4

I'm looking for a tool that would compare two text strings and return a result being in fact the indicator of their similarity (e.g. 95%). It needs to be implemented on a platform supporting Java libraries.

My best guess is that I need some fuzzy logic comparison tool that would do the fuzzy match and then return the similarity level.

I've seen some posts here related to fuzzy search but I need the exact opposite - meaning I don't want to set some parameters and have similar entries returned. Instead I have the entries on hand but need to have those similarity parameter derived from them...

Can you advise me on that? Many thanks

mikolajek
  • 91
  • 2
  • 9

2 Answers2

2

Apache's StringUtils has something called Levenshtein distance indicator. http://commons.apache.org/proper/commons-lang/javadocs/api-3.1/org/apache/commons/lang3/StringUtils.html

Levenshstein distance is an algorithm that outputs the similarity based on "edit distance". Although I'm not sure if this is "fuzzy".

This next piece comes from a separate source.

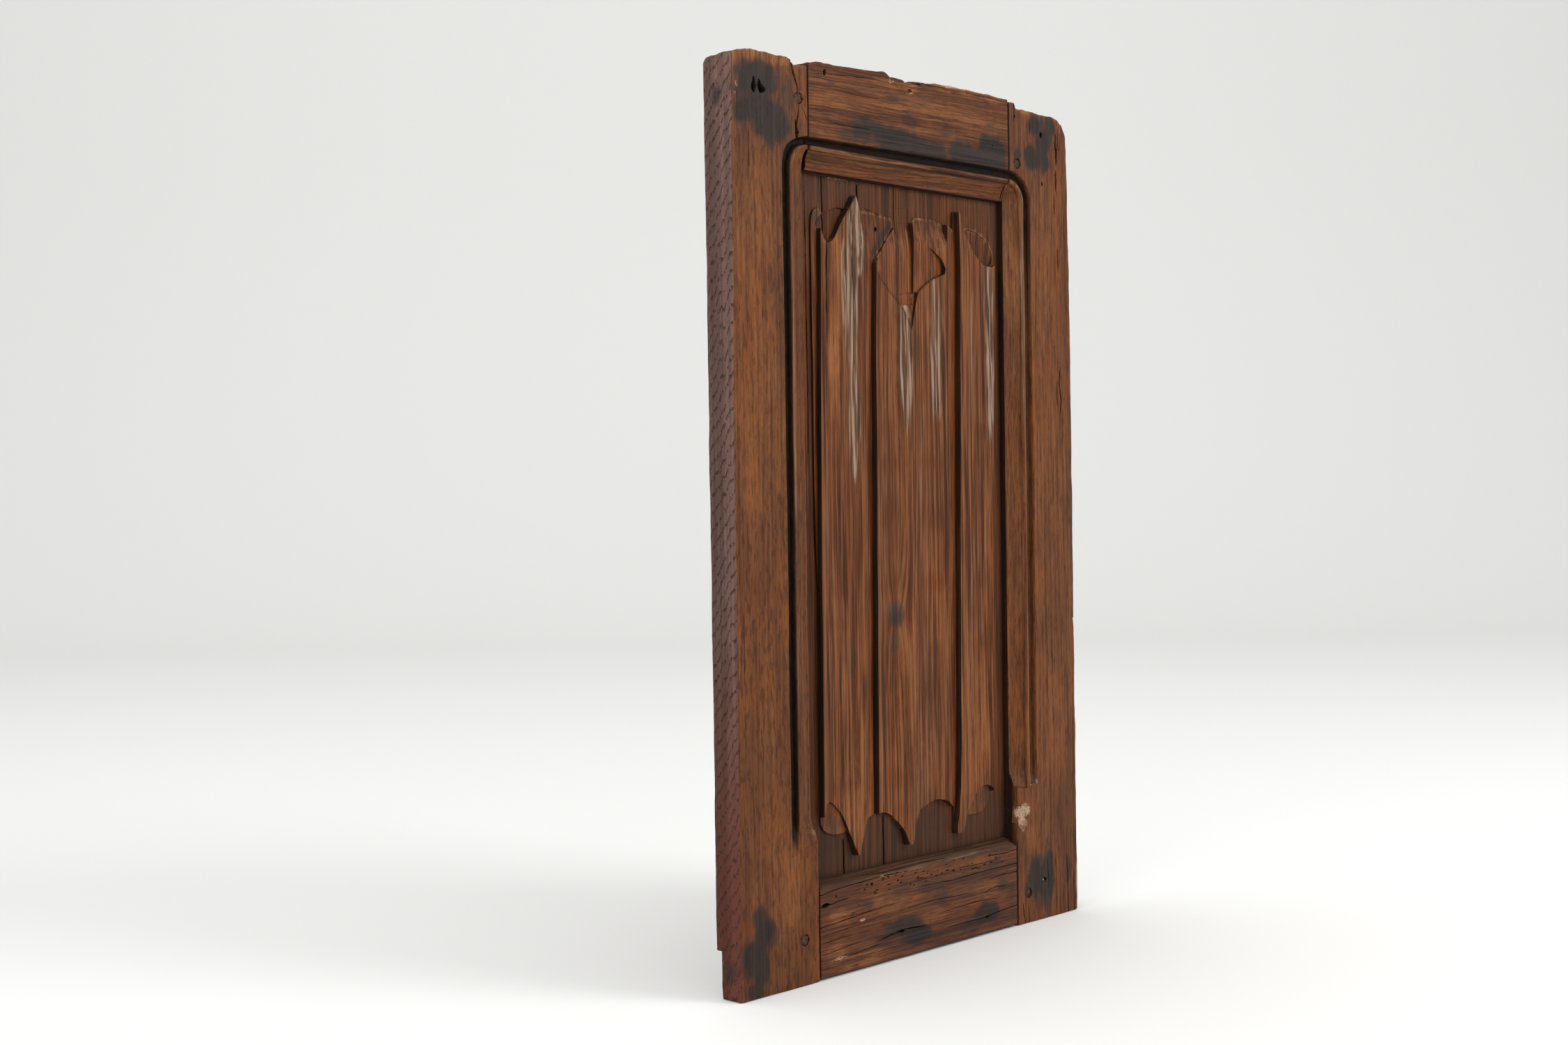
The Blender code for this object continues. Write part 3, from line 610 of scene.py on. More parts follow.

Example: int distance = StringUtils.getLevenshteinDistance("cat", "hat");

mrQWERTY
  • 4,039
  • 13
  • 43
  • 91
  • 1
    Is deprecated, levensthein distance is now in the apache.commons.text library, e.g. int dist = new LevenshteinDistance().apply("cat", "hat") – Sanoj Aug 25 '22 at 12:12
2

There is now a library that does exactly that https://github.com/intuit/fuzzy-matcher

mob
  • 567
  • 5
  • 12